• _WHAT YOU ARE ASKED TO DO_
Restate, exactly and only, the lines from the first through the line containing "return [shape.verts.new((x, y, z))".

Stored items from a collection:
= = = =

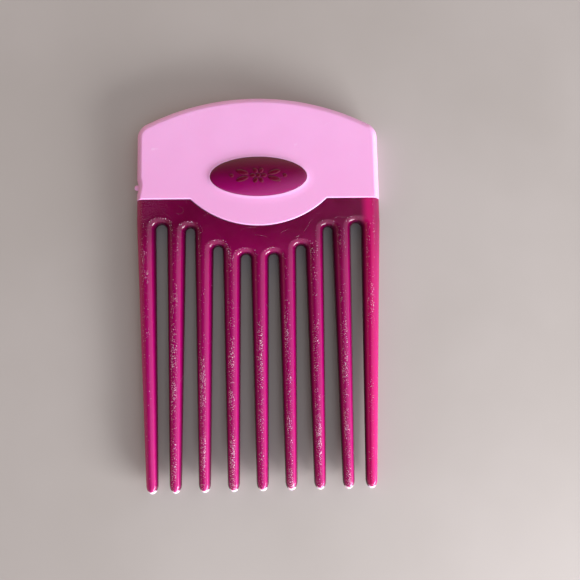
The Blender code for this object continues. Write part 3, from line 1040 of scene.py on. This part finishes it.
def oval_ring(shape, grow, z):
    """A ring of vertices round the oval, this much larger than it, at height z."""
    outline = ellipse(0.0, BOSS_Y, BOSS_HALF_WIDTH + grow, BOSS_HALF_HEIGHT + grow, BOSS_SIDES)
    return [shape.verts.new((x, y, z)) for x, y in outline]


def make_boss():
    """The oval boss: an upright wall, a rounded edge and a low dome on the front."""
    shape, _ = core_shape()
    edge = GRIP_HALF_THICKNESS + BOSS_EDGE_RISE
    rings = [oval_ring(shape, 0.0, -GRIP_HALF_THICKNESS + BOSS_BACK_RECESS)]
    for inset, rise in BOSS_EDGE:
        rings.append(oval_ring(shape, -inset, edge + rise))
    outer = 1.0 - BOSS_DOME_INSET / BOSS_HALF_HEIGHT
    for step in range(BOSS_RINGS):
        size = outer * (1.0 - step / BOSS_RINGS)
        outline = ellipse(0.0, BOSS_Y, BOSS_HALF_WIDTH * size, BOSS_HALF_HEIGHT * size, BOSS_SIDES)
        rings.append([shape.verts.new((x, y, dome_height(x, y))) for x, y in outline])
    for low, high in zip(rings, rings[1:]):
        join_rings(shape, low, high)
    shape.faces.new(list(reversed(rings[0])))
    peak = shape.verts.new((0.0, BOSS_Y, BOSS_PEAK))
    for i in range(BOSS_SIDES):
        shape.faces.new((rings[-1][i], rings[-1][(i + 1) % BOSS_SIDES], peak))
    return new_object("boss", shape)


def clear_stray_marks(core):
    """Only the tips are whitened: clear the mark of their wear and painted highlight, which the Booleans
    spread, above them.
    """
    marks = core.data.attributes["tip"].data
    for vertex, mark in zip(core.data.vertices, marks):
        if vertex.co.y > SHOULDER_Y:
            mark.value = 0.0


def make_core(material):
    """The blade, the tongue and the boss as one closed mesh."""
    core = make_blade()
    combine(core, "UNION", make_tongue())
    combine(core, "UNION", make_boss())
    clear_stray_marks(core)
    finish_piece(core, material, "comb_core")


# ---------------------------------------------------------------- ornament


def leaf_point(leaf, size, angle, side):
    """A point on a leaf's outline at this size; side -1 mirrors the leaf to the left."""
    along, across, half_length, half_width, turn = leaf
    u = size * half_length * math.cos(angle)
    v = size * half_width * math.sin(angle)
    x = along + u * math.cos(turn) - v * math.sin(turn)
    y = across + u * math.sin(turn) + v * math.cos(turn)
    return side * x, BOSS_Y + y


def add_leaf(shape, leaf, side):
    """A low pillow on the dome, rooted a little way into it."""
    rings = []
    for size, rise in LEAF_RINGS:
        ring = []
        for step in range(LEAF_SIDES):
            x, y = leaf_point(leaf, size, 2.0 * math.pi * step / LEAF_SIDES, side)
            ring.append(shape.verts.new((x, y, dome_height(x, y) + rise)))
        rings.append(ring)
    for low, high in zip(rings, rings[1:]):
        join_rings(shape, low, high)
    x, y = leaf_point(leaf, 0.0, 0.0, side)
    for ring, rise in ((rings[0], -LEAF_ROOT), (rings[-1], RELIEF)):
        middle = shape.verts.new((x, y, dome_height(x, y) + rise))
        for i in range(LEAF_SIDES):
            shape.faces.new((ring[i], ring[(i + 1) % LEAF_SIDES], middle))


def make_ornament(material):
    """A six-petalled flower between leaves, in low relief on the dome."""
    shape = bmesh.new()
    add_leaf(shape, CENTRE_DOT, 1)
    for step in range(PETAL_COUNT):
        turn = 2.0 * math.pi * step / PETAL_COUNT
        along = PETAL_DISTANCE * math.cos(turn)
        across = PETAL_DISTANCE * math.sin(turn)
        add_leaf(shape, (along, across, PETAL_HALF_LENGTH, PETAL_HALF_WIDTH, turn), 1)
    for leaf in LEAVES:
        add_leaf(shape, leaf, 1)
        add_leaf(shape, leaf, -1)
    ornament = new_object("boss_ornament", shape)
    finish_piece(ornament, material, "comb_core")


# ---------------------------------------------------------------- grip piece


def scoop_depth(y):
    """How far the left edge is hollowed at this height, round the gate mark."""
    away = abs(y - GATE_Y) / SCOOP_HALF_CHORD
    return SCOOP_DEPTH * max(0.0, 1.0 - away ** 2)


def grip_stations():
    """(outer point, side inset, lower edge's fillet) round the grip, from the lower right corner."""
    outer_crown = crown(0.0, 0.0)
    inner_crown = crown(SIDE_FLANK_WIDTH, CROWN_FLANK_WIDTH)
    stations = [((HALF_WIDTH, SKIRT_Y), (-SIDE_FLANK_WIDTH, 0.0), (0.0, EDGE_FILLET))]
    for a, b in zip(outer_crown, inner_crown):
        stations.append((a, (b[0] - a[0], b[1] - a[1]), (0.0, 0.0)))
    for step in range(SCOOP_STEPS + 1):
        y = GATE_Y + SCOOP_HALF_CHORD * (1.0 - 2.0 * step / SCOOP_STEPS)
        stations.append(((scoop_depth(y) - HALF_WIDTH, y), (SIDE_FLANK_WIDTH, 0.0), (0.0, 0.0)))
    stations.append(((-HALF_WIDTH, SKIRT_Y), (SIDE_FLANK_WIDTH, 0.0), (0.0, EDGE_FILLET)))
    edge = reversed(list(zip(lower_edge(0.0), lower_edge(-EDGE_FILLET))))
    for a, b in edge:
        stations.append((a, (0.0, 0.0), (b[0] - a[0], b[1] - a[1])))
    return stations


def side_share(level):
    """Share of the side inset at this part of the height: upright at first, then a soft shoulder."""
    return (1.0 - math.sqrt(1.0 - level ** 2)) ** SHOULDER_SOFTNESS


def edge_share(level):
    """Share of the lower edge's fillet at this part of the height."""
    rise = level * GRIP_HALF_THICKNESS - (GRIP_HALF_THICKNESS - EDGE_FILLET)
    if rise <= 0.0:
        return 0.0
    return 1.0 - math.sqrt(max(0.0, 1.0 - (rise / EDGE_FILLET) ** 2))


def grip_ring(shape, stations, level, direction):
    """A ring round the grip at this part of its height, on the front (1) or the back (-1)."""
    ring = []
    for outer, side_inset, fillet in stations:
        x = outer[0] + side_inset[0] * side_share(level) + fillet[0] * edge_share(level)
        y = outer[1] + side_inset[1] * side_share(level) + fillet[1] * edge_share(level)
        ring.append(shape.verts.new((x, y, direction * level * GRIP_HALF_THICKNESS)))
    return ring


def ring_edges(shape, ring):
    """The edges of a closed ring of vertices."""
    edges = []
    for i in range(len(ring)):
        edges.append(shape.edges.get((ring[i], ring[(i + 1) % len(ring)])))
    return edges


def make_grip_body():
    """The grip's outer shape with the oval hole and the collar round it."""
    shape = bmesh.new()
    stations = grip_stations()
    levels = [(level, -1) for level in reversed(GRIP_LEVELS)] + [(level, 1) for level in GRIP_LEVELS[1:]]
    outer = [grip_ring(shape, stations, level, direction) for level, direction in levels]
    for low, high in zip(outer, outer[1:]):
        join_rings(shape, low, high)
    hole = [oval_ring(shape, grow, GRIP_HALF_THICKNESS + rise) for grow, rise in COLLAR]
    hole += [oval_ring(shape, grow, rise - GRIP_HALF_THICKNESS) for grow, rise in BACK_HOLE_EDGE]
    for low, high in zip(hole, hole[1:]):
        join_rings(shape, low, high)
    for pair in ((outer[-1], hole[0]), (outer[0], hole[-1])):
        border = ring_edges(shape, pair[0]) + ring_edges(shape, pair[1])
        bmesh.ops.triangle_fill(shape, use_beauty=True, edges=border)
    return new_object("grip_overmould_looks", shape)


def make_tongue_pocket():
    """The room for the tongue, open at the grip's lower edge."""
    shape = bmesh.new()
    inset = TONGUE_SIDE_INSET - CONTACT_GAP
    height = TONGUE_HALF_THICKNESS + CONTACT_GAP
    prism(shape, grip_outline(inset, inset, TONGUE_ROOT_OVERLAP), -height, height)
    return new_object("tongue_pocket", shape)


def make_plugs():
    """The columns that join the two skins through the tongue's windows."""
    shape = bmesh.new()
    radius = WINDOW_RADIUS - CONTACT_GAP
    for x, y in WINDOW_CENTRES:
        plug = ellipse(x, y, radius, radius, WINDOW_SIDES)
        prism(shape, plug, -PLUG_HALF_LENGTH, PLUG_HALF_LENGTH)
    return new_object("plugs", shape)


def gate_ring(shape, x, size, slant):
    """A ring round the gate nub, with its points torn back along X by up to about twice the slant."""
    radius = GATE_RADIUS * size
    ring = []
    for step in range(GATE_SIDES):
        angle = 2.0 * math.pi * step / GATE_SIDES
        wave = math.sin(TEAR_WAVES * angle + TEAR_TURN) * TEAR_WAVE_PART
        ripple = math.cos(TEAR_RIPPLES * angle) * TEAR_RIPPLE_PART
        torn_x = x + slant * (1.0 + wave + ripple)
        y = GATE_Y + radius * math.cos(angle)
        ring.append(shape.verts.new((torn_x, y, radius * math.sin(angle))))
    return ring


def make_gate_nub():
    """The broken end of the gate: a short rod along X with a torn, slanting end."""
    shape = bmesh.new()
    left = -HALF_WIDTH - GATE_REACH
    rings = [gate_ring(shape, left + inset, size, slant) for inset, size, slant in GATE_RINGS]
    for low, high in zip(rings, rings[1:]):
        join_rings(shape, low, high)
    shape.faces.new(list(reversed(rings[0])))
    shape.faces.new(rings[-1])
    return new_object("gate_nub", shape)


def make_grip(material):
    """The grip with its pocket, its plugs and the gate mark as one closed mesh."""
    grip = make_grip_body()
    combine(grip, "DIFFERENCE", make_tongue_pocket())
    combine(grip, "UNION", make_plugs())
    combine(grip, "UNION", make_gate_nub())
    finish_piece(grip, material, "grip_overmould")


# ---------------------------------------------------------------- stage


def make_floor():
    shape = bmesh.new()
    bmesh.ops.create_grid(shape, x_segments=FLOOR_CELLS, y_segments=FLOOR_CELLS, size=FLOOR_REACH)
    mesh = bpy.data.meshes.new("floor")
    shape.to_mesh(mesh)
    shape.free()
    floor = bpy.data.objects.new("floor", mesh)
    bpy.context.scene.collection.objects.link(floor)
    mesh.materials.append(floor_material())


def make_window_light():
    """A broad low light on the right, in front, turned towards the comb."""
    data = bpy.data.lights.new("window", "AREA")
    data.shape = "RECTANGLE"
    data.size, data.size_y = KEY_SIZE
    data.energy = KEY_POWER
    data.color = KEY_COLOUR
    light = bpy.data.objects.new("window", data)
    light.location = KEY_DIRECTION.normalized() * KEY_DISTANCE
    light.rotation_mode = "QUATERNION"
    light.rotation_quaternion = (-KEY_DIRECTION).to_track_quat("-Z", "Y")
    bpy.context.scene.collection.objects.link(light)


def make_world():
    """Cool light on the window's side, a dim ceiling on the other, and warm walls behind."""
    world = bpy.data.worlds.new("studio")
    world.use_nodes = True
    bpy.context.scene.world = world
    graph = Graph(world.node_tree)
    direction = graph.add("ShaderNodeTexCoord", {}).outputs["Generated"]
    x, y, z = graph.split(direction)
    across = graph.math("MULTIPLY", x, WINDOW_X)
    towards = graph.math("SUBTRACT", across, graph.math("MULTIPLY", y, WINDOW_Y))
    room = graph.mix(graph.remap(z, *CEILING_RISE), WORLD_WARM, WORLD_DARK)
    around = graph.mix(graph.remap(towards, *WINDOW_SPREAD), room, WORLD_COOL)
    sky = graph.mix(graph.remap(y, *BACK_WALL_SPREAD), around, WORLD_BACK)
    background = world.node_tree.nodes["Background"]
    graph.tree.links.new(sky, background.inputs["Color"])
    background.inputs["Strength"].default_value = 1.0


def main():
    bpy.context.scene.view_settings.view_transform = "Standard"
    make_world()
    make_window_light()
    make_floor()
    make_core(magenta_plastic())
    make_ornament(relief_plastic())
    make_grip(pink_plastic())


main()
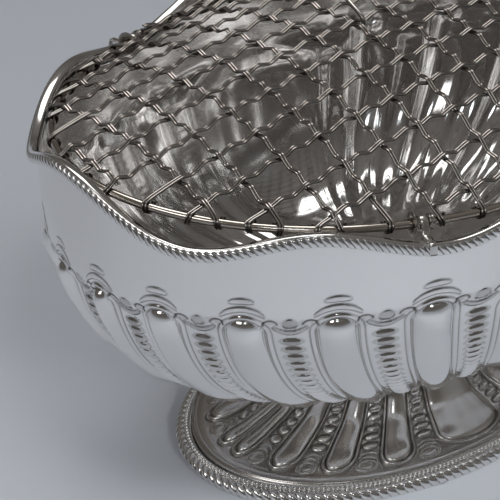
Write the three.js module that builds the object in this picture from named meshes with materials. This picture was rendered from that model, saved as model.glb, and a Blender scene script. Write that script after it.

= = = =

• _ANSWER_
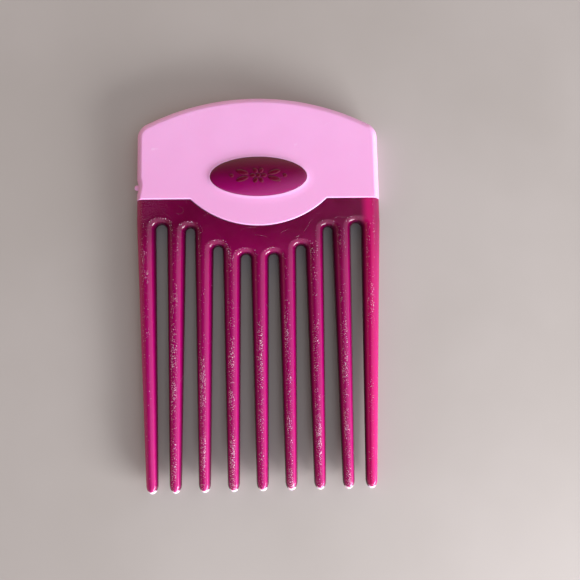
The Blender code for this object continues. Write part 3, from line 1040 of scene.py on. This part finishes it.
def oval_ring(shape, grow, z):
    """A ring of vertices round the oval, this much larger than it, at height z."""
    outline = ellipse(0.0, BOSS_Y, BOSS_HALF_WIDTH + grow, BOSS_HALF_HEIGHT + grow, BOSS_SIDES)
    return [shape.verts.new((x, y, z)) for x, y in outline]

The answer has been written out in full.